STATED PROBLEM
From the data that follows, print exactly the lines starting at the one containing "The three.js and" and ending at the one containing "BLOSSOM_REACH = (0.7, 0.4)"; include both of them and nothing more.

DATA TO USE
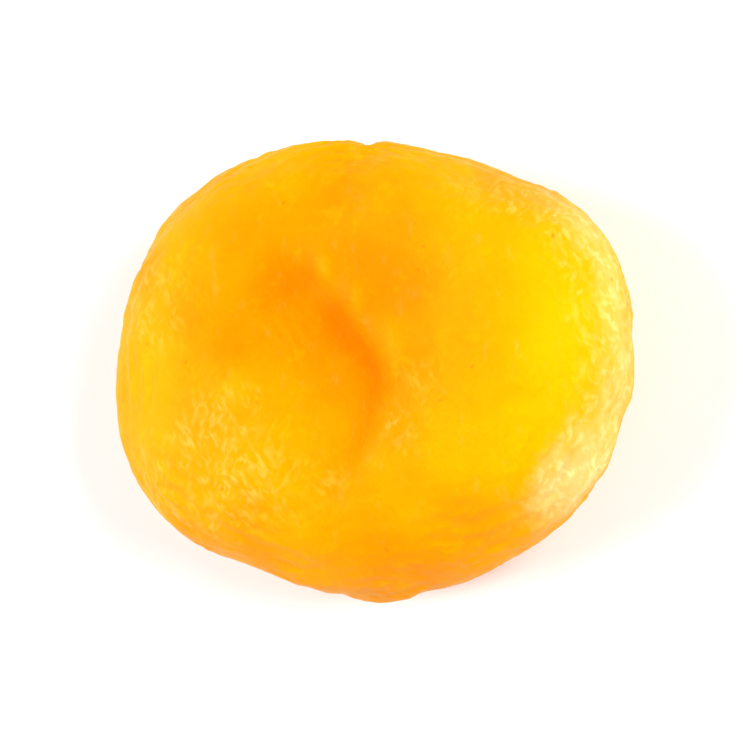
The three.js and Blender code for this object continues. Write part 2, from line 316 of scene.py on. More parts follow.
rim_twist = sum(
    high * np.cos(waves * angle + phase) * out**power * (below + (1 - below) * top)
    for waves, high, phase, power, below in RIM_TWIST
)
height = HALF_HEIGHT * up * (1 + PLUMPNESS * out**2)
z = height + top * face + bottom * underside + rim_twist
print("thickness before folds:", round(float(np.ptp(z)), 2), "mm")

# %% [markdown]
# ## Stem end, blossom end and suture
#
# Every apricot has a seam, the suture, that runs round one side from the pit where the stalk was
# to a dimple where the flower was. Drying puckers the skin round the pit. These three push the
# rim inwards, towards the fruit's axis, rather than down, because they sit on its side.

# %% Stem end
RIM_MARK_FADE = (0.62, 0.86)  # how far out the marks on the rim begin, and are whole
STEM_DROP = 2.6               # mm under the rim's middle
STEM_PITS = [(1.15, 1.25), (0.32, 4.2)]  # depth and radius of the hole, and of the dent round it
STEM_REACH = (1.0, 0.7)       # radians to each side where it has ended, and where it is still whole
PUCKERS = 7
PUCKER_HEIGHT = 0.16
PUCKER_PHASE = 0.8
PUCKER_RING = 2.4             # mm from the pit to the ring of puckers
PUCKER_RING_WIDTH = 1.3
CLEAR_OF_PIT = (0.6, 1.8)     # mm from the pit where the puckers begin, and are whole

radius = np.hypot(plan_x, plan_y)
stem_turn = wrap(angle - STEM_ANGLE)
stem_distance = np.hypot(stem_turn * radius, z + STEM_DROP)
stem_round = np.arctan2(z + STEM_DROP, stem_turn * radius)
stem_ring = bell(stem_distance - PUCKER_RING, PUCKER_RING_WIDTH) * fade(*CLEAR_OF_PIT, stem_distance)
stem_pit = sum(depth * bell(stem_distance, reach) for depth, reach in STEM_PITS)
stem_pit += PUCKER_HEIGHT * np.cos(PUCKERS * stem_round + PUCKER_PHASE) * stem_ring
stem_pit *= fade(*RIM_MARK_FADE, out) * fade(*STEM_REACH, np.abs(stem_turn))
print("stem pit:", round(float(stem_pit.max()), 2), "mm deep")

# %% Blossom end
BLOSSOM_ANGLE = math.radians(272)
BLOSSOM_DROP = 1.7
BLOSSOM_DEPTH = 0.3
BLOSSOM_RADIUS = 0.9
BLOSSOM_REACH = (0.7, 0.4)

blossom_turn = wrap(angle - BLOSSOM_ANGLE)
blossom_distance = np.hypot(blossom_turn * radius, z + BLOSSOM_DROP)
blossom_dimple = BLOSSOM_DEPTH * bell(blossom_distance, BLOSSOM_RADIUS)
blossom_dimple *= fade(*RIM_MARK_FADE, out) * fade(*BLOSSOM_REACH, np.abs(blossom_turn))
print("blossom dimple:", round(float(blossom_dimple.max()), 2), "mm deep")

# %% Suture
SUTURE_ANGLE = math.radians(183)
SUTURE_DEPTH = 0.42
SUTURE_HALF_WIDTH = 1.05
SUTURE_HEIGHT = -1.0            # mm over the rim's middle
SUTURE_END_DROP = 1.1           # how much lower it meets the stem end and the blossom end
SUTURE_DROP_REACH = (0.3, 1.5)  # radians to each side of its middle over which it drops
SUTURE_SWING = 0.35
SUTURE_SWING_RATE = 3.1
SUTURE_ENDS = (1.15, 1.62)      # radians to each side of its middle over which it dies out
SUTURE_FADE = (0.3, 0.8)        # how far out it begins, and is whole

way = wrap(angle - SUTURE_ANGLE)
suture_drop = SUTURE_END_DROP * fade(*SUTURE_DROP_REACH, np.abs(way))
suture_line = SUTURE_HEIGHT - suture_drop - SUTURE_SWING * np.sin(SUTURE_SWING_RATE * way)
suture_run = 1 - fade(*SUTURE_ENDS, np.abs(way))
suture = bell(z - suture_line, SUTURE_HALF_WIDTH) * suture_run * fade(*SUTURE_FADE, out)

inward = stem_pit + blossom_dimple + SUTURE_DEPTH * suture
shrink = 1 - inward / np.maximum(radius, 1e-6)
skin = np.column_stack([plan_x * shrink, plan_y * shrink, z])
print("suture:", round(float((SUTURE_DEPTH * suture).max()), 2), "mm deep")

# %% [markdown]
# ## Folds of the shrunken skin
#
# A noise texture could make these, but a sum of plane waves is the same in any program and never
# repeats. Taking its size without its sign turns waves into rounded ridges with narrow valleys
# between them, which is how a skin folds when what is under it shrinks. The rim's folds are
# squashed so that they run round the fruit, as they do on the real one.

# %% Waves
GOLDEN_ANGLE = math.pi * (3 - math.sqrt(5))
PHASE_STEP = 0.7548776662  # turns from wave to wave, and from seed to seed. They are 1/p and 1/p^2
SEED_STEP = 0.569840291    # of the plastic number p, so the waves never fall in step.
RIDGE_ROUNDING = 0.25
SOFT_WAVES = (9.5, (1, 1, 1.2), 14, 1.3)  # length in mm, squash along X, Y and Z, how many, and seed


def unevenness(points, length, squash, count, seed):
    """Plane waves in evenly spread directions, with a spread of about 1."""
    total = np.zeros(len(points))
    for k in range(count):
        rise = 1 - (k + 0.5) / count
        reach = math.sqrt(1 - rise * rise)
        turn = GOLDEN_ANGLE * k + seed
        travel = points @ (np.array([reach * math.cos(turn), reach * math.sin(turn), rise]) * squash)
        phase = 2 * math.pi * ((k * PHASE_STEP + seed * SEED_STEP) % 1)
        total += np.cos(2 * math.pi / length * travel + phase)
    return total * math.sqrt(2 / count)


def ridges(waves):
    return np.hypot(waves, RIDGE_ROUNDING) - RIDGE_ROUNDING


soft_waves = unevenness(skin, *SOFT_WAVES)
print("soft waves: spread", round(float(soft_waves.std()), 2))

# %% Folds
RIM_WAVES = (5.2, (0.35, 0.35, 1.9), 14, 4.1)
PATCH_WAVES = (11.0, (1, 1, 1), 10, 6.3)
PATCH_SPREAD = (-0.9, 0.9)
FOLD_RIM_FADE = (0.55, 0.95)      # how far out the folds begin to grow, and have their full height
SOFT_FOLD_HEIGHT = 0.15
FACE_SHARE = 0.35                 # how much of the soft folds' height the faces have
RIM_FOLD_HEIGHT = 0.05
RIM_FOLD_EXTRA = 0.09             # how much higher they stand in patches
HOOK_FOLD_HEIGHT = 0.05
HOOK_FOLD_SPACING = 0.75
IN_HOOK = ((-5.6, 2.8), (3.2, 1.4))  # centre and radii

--

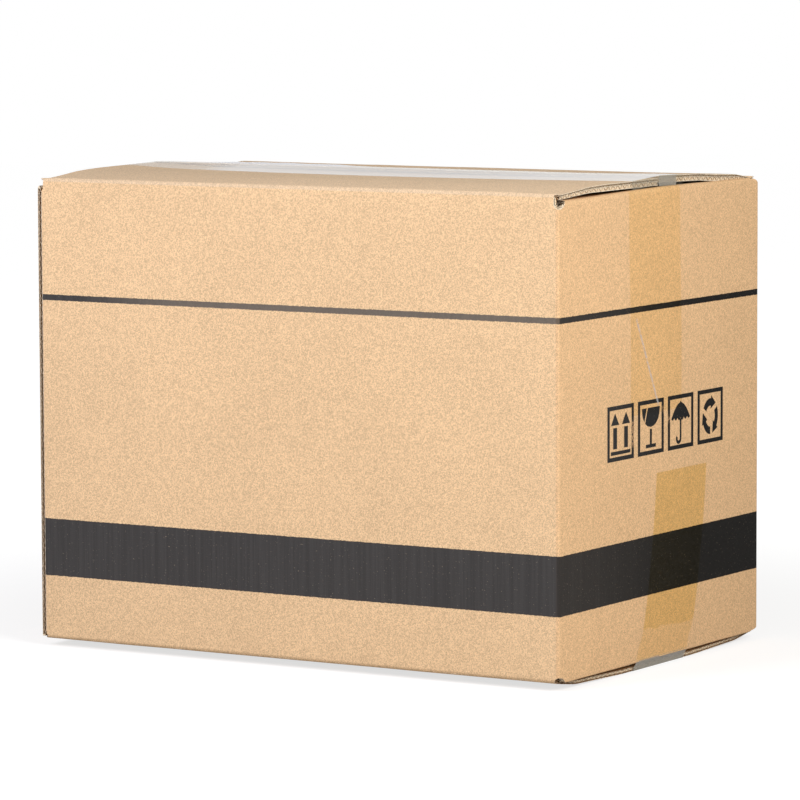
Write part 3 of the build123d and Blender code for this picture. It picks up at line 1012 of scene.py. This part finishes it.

FULL ANSWER
The three.js and Blender code for this object continues. Write part 2, from line 316 of scene.py on. More parts follow.
rim_twist = sum(
    high * np.cos(waves * angle + phase) * out**power * (below + (1 - below) * top)
    for waves, high, phase, power, below in RIM_TWIST
)
height = HALF_HEIGHT * up * (1 + PLUMPNESS * out**2)
z = height + top * face + bottom * underside + rim_twist
print("thickness before folds:", round(float(np.ptp(z)), 2), "mm")

# %% [markdown]
# ## Stem end, blossom end and suture
#
# Every apricot has a seam, the suture, that runs round one side from the pit where the stalk was
# to a dimple where the flower was. Drying puckers the skin round the pit. These three push the
# rim inwards, towards the fruit's axis, rather than down, because they sit on its side.

# %% Stem end
RIM_MARK_FADE = (0.62, 0.86)  # how far out the marks on the rim begin, and are whole
STEM_DROP = 2.6               # mm under the rim's middle
STEM_PITS = [(1.15, 1.25), (0.32, 4.2)]  # depth and radius of the hole, and of the dent round it
STEM_REACH = (1.0, 0.7)       # radians to each side where it has ended, and where it is still whole
PUCKERS = 7
PUCKER_HEIGHT = 0.16
PUCKER_PHASE = 0.8
PUCKER_RING = 2.4             # mm from the pit to the ring of puckers
PUCKER_RING_WIDTH = 1.3
CLEAR_OF_PIT = (0.6, 1.8)     # mm from the pit where the puckers begin, and are whole

radius = np.hypot(plan_x, plan_y)
stem_turn = wrap(angle - STEM_ANGLE)
stem_distance = np.hypot(stem_turn * radius, z + STEM_DROP)
stem_round = np.arctan2(z + STEM_DROP, stem_turn * radius)
stem_ring = bell(stem_distance - PUCKER_RING, PUCKER_RING_WIDTH) * fade(*CLEAR_OF_PIT, stem_distance)
stem_pit = sum(depth * bell(stem_distance, reach) for depth, reach in STEM_PITS)
stem_pit += PUCKER_HEIGHT * np.cos(PUCKERS * stem_round + PUCKER_PHASE) * stem_ring
stem_pit *= fade(*RIM_MARK_FADE, out) * fade(*STEM_REACH, np.abs(stem_turn))
print("stem pit:", round(float(stem_pit.max()), 2), "mm deep")

# %% Blossom end
BLOSSOM_ANGLE = math.radians(272)
BLOSSOM_DROP = 1.7
BLOSSOM_DEPTH = 0.3
BLOSSOM_RADIUS = 0.9
BLOSSOM_REACH = (0.7, 0.4)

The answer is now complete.